__Problem to work on__.
Extract exactly the run of lines starting at the line that holds "Model this object" and ending at the line that holds "const THORAX_CENTRE = new", both included.
* BEGIN Dataset records *
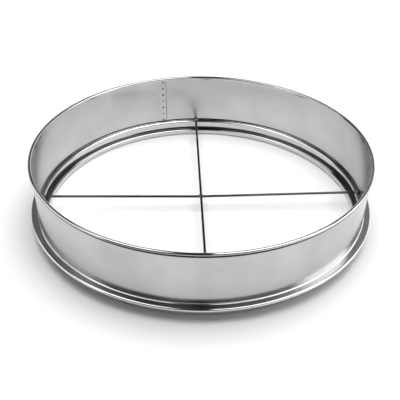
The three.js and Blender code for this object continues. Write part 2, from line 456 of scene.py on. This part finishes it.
def foot_profile(sizes):
    """The foot ring: skirt, flange with its rolled edge, seat and folded hem."""
    sheet = sizes.foot_sheet
    roll = sizes.roll / 2
    flange_top = SEAT_HEIGHT - sizes.flange_fall
    ledge_end = RIM_RADIUS - sizes.curl - sizes.draft
    corner_middle = ledge_end - sizes.ledge
    corner_height = SEAT_HEIGHT - sizes.corner
    skirt_foot = corner_middle - sizes.corner + sizes.skirt_draft
    hem_inside = skirt_foot + sheet - sizes.hem_width
    foot = sizes.hem_foot_round
    outer_foot = arc(skirt_foot + sheet - foot, foot, foot, -90, 0, 10)
    under_corner = arc(corner_middle, corner_height, sizes.corner - sheet, 180, 90, 6)
    roll_start = 180 - math.degrees(math.asin((roll - sheet) / roll))
    rolled_edge = arc(FLANGE_RADIUS - roll, flange_top - roll, roll, roll_start, 450, 30)
    corner = arc(corner_middle, corner_height, sizes.corner, 90, 180, 12)
    hollow = arc(
        skirt_foot - sizes.hem_fillet, sizes.hem_height + sizes.hem_fillet, sizes.hem_fillet,
        0, -90, 8)
    hem_edge = arc(
        hem_inside + sizes.hem_round, sizes.hem_height - sizes.hem_round, sizes.hem_round,
        90, 180, 8)
    inner_foot = arc(hem_inside + foot, foot, foot, 180, 270, 10)
    return [
        *outer_foot,
        *run(outer_foot[-1], under_corner[0], 8),
        *under_corner,
        *run(under_corner[-1], rolled_edge[0], 4),
        *rolled_edge,
        *run(rolled_edge[-1], (ledge_end, SEAT_HEIGHT), 6),
        (ledge_end, SEAT_HEIGHT),
        *run((ledge_end, SEAT_HEIGHT), corner[0], 2),
        *corner,
        *run(corner[-1], hollow[0], 6),
        *hollow,
        *run(hollow[-1], hem_edge[0], 3),
        *hem_edge,
        *run(hem_edge[-1], inner_foot[0], 3),
        *inner_foot,
        *run(inner_foot[-1], outer_foot[0], 2),
        outer_foot[0],
    ]


def joint_profile(sizes):
    """The fillets inside and outside the hoop's foot, as one band under the wall."""
    inside = RIM_RADIUS - sizes.curl - sizes.draft
    outside = inside + sizes.sheet
    outer, inner = sizes.fillet, sizes.inner_fillet
    return [
        (inside - inner, SEAT_HEIGHT - SINK),
        (outside + outer, SEAT_HEIGHT - SINK),
        *arc(outside + outer, SEAT_HEIGHT + outer, outer, 270, 180, 8),
        (outside - SINK, SEAT_HEIGHT + outer + SINK),
        (inside + SINK, SEAT_HEIGHT + inner + SINK),
        *arc(inside - inner, SEAT_HEIGHT + inner, inner, 0, -90, 8),
        (inside - inner, SEAT_HEIGHT - SINK),
    ]


# ---- Geometry Nodes ----

MERGE_REACH = 0.01 * MM
BEND_STEPS = 12
BAR_RINGS = 97
WELD_SIZES = (0.85, 1.1)  # smallest and largest spot weld, as a share of the mark's size


def new_tree(name, inputs):
    """A Geometry Nodes tree with its group nodes and named inputs (name, socket type)."""
    tree = bpy.data.node_groups.new(name, "GeometryNodeTree")
    tree.interface.new_socket("Geometry", in_out="INPUT", socket_type="NodeSocketGeometry")
    for label, kind in inputs:
        tree.interface.new_socket(label, in_out="INPUT", socket_type=kind)
    tree.interface.new_socket("Geometry", in_out="OUTPUT", socket_type="NodeSocketGeometry")
    entry = tree.nodes.new("NodeGroupInput")
    leave = tree.nodes.new("NodeGroupOutput")
    return tree, entry.outputs, leave


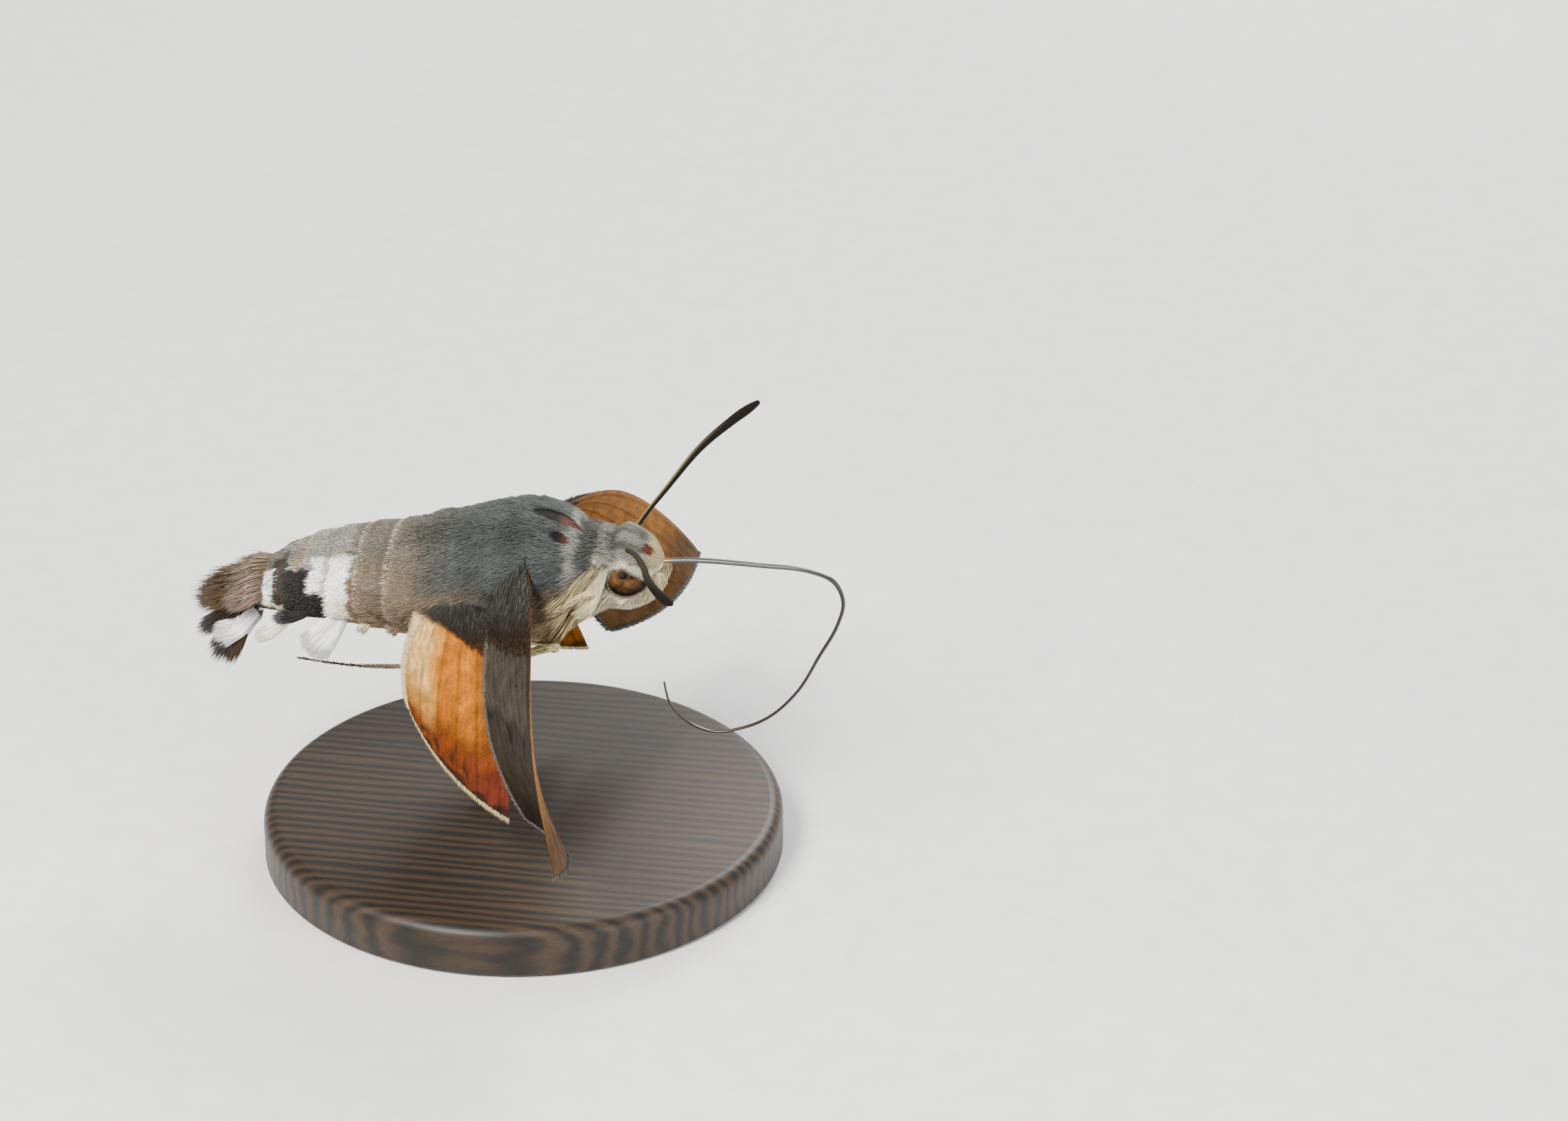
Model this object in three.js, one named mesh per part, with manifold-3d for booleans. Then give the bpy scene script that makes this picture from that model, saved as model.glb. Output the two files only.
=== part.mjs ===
// A life-size hummingbird hawk moth, hovering at the end of a downstroke, on a small display stand.
// Millimetres. +X is the way the head points, +Y is the moth's left, +Z is up.
// The origin is the centre of the stand's underside.

import * as THREE from "three";
import { mergeVertices } from "three/addons/utils/BufferGeometryUtils.js";
import Module from "manifold-3d";

const wasm = await Module();
wasm.setup();

const LEFT = 1;
const RIGHT = -1;
const SIDES = { left: LEFT, right: RIGHT };

// Clear space between neighbours, and what cutters with flat or steep sides need to leave that much.
const GAP = 0.3;
const CLEARANCE = 0.34;
const FACE_CLEARANCE = 0.45;
const HOVER_HEIGHT = 18;
const THORAX_CENTRE = new THREE.Vector3(0, 0, HOVER_HEIGHT);

const COLOURS = {
  fur: 0x77726c,
  cheek: 0xc9bda2,
  eye: 0x6b4520,
  tip: 0x2c2319,
  horn: 0x4b443a,
  forewing: 0x554c45,
  hindwing: 0xcf7317,
  tail: 0x3a2c22,
  leg: 0x7d6a52,
  wood: 0x3b2c22,
  steel: 0xb9bcc0,
};

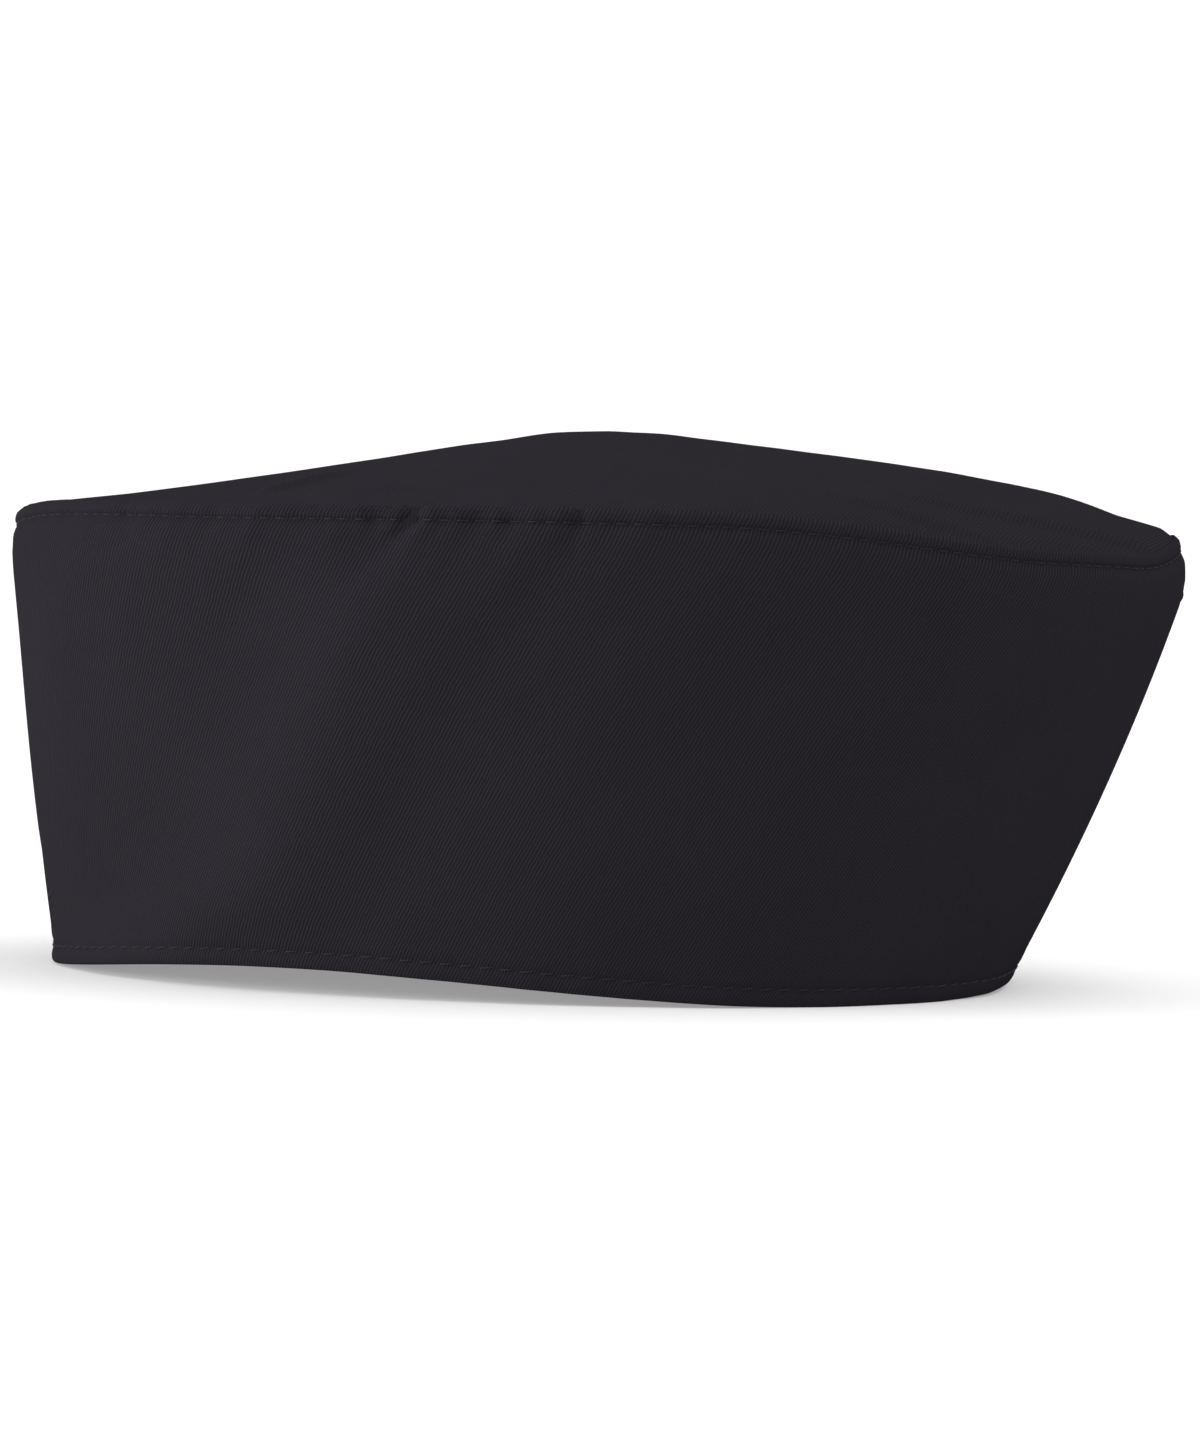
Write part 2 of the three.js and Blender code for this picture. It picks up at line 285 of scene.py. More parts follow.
# ---- Materials ----
class Nodes:
    """A material's nodes, with a short call for each kind that the cap needs."""

    def __init__(self, name):
        self.material = bpy.data.materials.new(name)
        self.material.use_nodes = True
        self.tree = self.material.node_tree
        self.shader = self.tree.nodes["Principled BSDF"]

    def put(self, socket, value):
        if isinstance(value, bpy.types.NodeSocket):
            self.tree.links.new(value, socket)
        else:
            socket.default_value = value

    def node(self, kind, *values, **settings):
        made = self.tree.nodes.new(kind)
        for key, value in settings.items():
            setattr(made, key, value)
        for socket, value in zip(made.inputs, values):
            self.put(socket, value)
        return made

    def math(self, operation, *values):
        return self.node("ShaderNodeMath", *values, operation=operation).outputs[0]

    def cloth_place(self):
        split = self.node("ShaderNodeSeparateXYZ", self.place())
        return split.outputs[0], split.outputs[1]

    def place(self):
        return self.node("ShaderNodeAttribute", attribute_name="cloth").outputs["Vector"]

    def noise(self, place, scale, detail=2.0):
        made = self.node("ShaderNodeTexNoise")
        self.put(made.inputs["Vector"], place)
        made.inputs["Scale"].default_value = scale
        made.inputs["Detail"].default_value = detail
        return made.outputs["Fac"]

    def blend(self, share, a, b):
        made = self.node("ShaderNodeMix", data_type="RGBA")
        for name, value in (("Factor_Float", share), ("A_Color", a), ("B_Color", b)):
            self.put(next(s for s in made.inputs if s.identifier == name), value)
        return next(s for s in made.outputs if s.identifier == "Result_Color")

    def bump(self, height, distance):
        made = self.node("ShaderNodeBump")
        made.inputs["Strength"].default_value = 1.0
        made.inputs["Distance"].default_value = distance
        self.put(made.inputs["Height"], height)
        return made.outputs["Normal"]

    def finish(self, color, roughness, normal, sheen=0.0, specular=0.5):
        self.put(self.shader.inputs["Base Color"], color)
        self.put(self.shader.inputs["Roughness"], roughness)
        self.shader.inputs["Sheen Weight"].default_value = sheen
        self.shader.inputs["Sheen Roughness"].default_value = 0.5
        self.shader.inputs["Specular IOR Level"].default_value = specular
        self.put(self.shader.inputs["Normal"], normal)
        return self.material


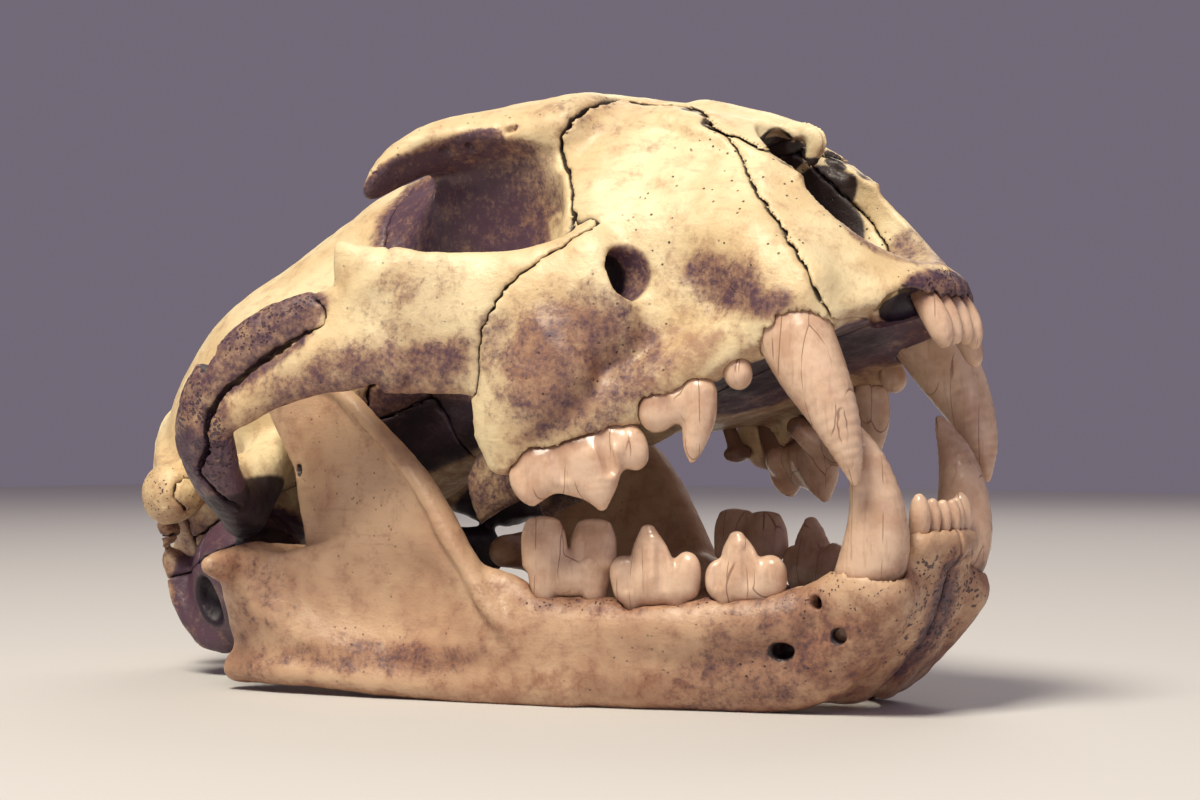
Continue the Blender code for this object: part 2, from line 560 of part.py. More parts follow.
def lower_incisor_3():
    return [strap([(129.8, 6.4, 33, 1.1, 1.4), (131.3, 6.9, 39, 1.7, 2), (131.4, 6.9, 41.6, 1.4, 1.6),
                   (131.4, 6.9, 42.6, 1, 1)])]


def lower_incisor_2():
    return [strap([(130, 4, 33, 0.8, 1.6), (132, 4, 39, 1, 1.7), (132.2, 4, 41.8, 0.9, 1)])]


def lower_incisor_1():
    return [strap([(130.6, 1.6, 33, 0.9, 1.6), (132.6, 1.6, 39, 1, 1.7), (132.8, 1.6, 41.5, 0.9, 1)])]


# each tooth's shapes, how softly they blend, and its number of faces
TEETH = {
    "upper_canine": (upper_canine, 0.5, 80), "upper_premolar_2": (upper_premolar_2, 1, 36),
    "upper_premolar_3": (upper_premolar_3, 1.5, 60), "upper_carnassial": (upper_carnassial, 1.6, 88),
    "upper_molar": (upper_molar, 0.8, 32), "upper_incisor_3": (upper_incisor_3, 0.3, 34),
    "upper_incisor_2": (upper_incisor_2, 0.3, 28), "upper_incisor_1": (upper_incisor_1, 0.3, 28),
    "lower_canine": (lower_canine, 0.5, 80), "lower_premolar_3": (lower_premolar_3, 1.3, 56),
    "lower_premolar_4": (lower_premolar_4, 1.4, 60), "lower_carnassial": (lower_carnassial, 1.3, 72),
    "lower_incisor_3": (lower_incisor_3, 0.3, 28), "lower_incisor_2": (lower_incisor_2, 0.3, 26),
    "lower_incisor_1": (lower_incisor_1, 0.3, 26),
}
MISSING_TOOTH = "upper_incisor_3_right"


def tooth_clay(shapes, soft):
    low = np.min([shape[0] for shape in shapes], axis=0) - 2
    high = np.max([shape[1] for shape in shapes], axis=0) + 2
    clay = Clay(low, high, TOOTH_GRAIN)
    for shape in shapes:
        clay.add(shape, soft)
    return clay


# ---------------------------------------------------------------- bones, parted at their sutures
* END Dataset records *
__In response__.
Model this object in three.js, one named mesh per part, with manifold-3d for booleans. Then give the bpy scene script that makes this picture from that model, saved as model.glb. Output the two files only.
=== part.mjs ===
// A life-size hummingbird hawk moth, hovering at the end of a downstroke, on a small display stand.
// Millimetres. +X is the way the head points, +Y is the moth's left, +Z is up.
// The origin is the centre of the stand's underside.

import * as THREE from "three";
import { mergeVertices } from "three/addons/utils/BufferGeometryUtils.js";
import Module from "manifold-3d";

const wasm = await Module();
wasm.setup();

const LEFT = 1;
const RIGHT = -1;
const SIDES = { left: LEFT, right: RIGHT };

// Clear space between neighbours, and what cutters with flat or steep sides need to leave that much.
const GAP = 0.3;
const CLEARANCE = 0.34;
const FACE_CLEARANCE = 0.45;
const HOVER_HEIGHT = 18;
const THORAX_CENTRE = new THREE.Vector3(0, 0, HOVER_HEIGHT);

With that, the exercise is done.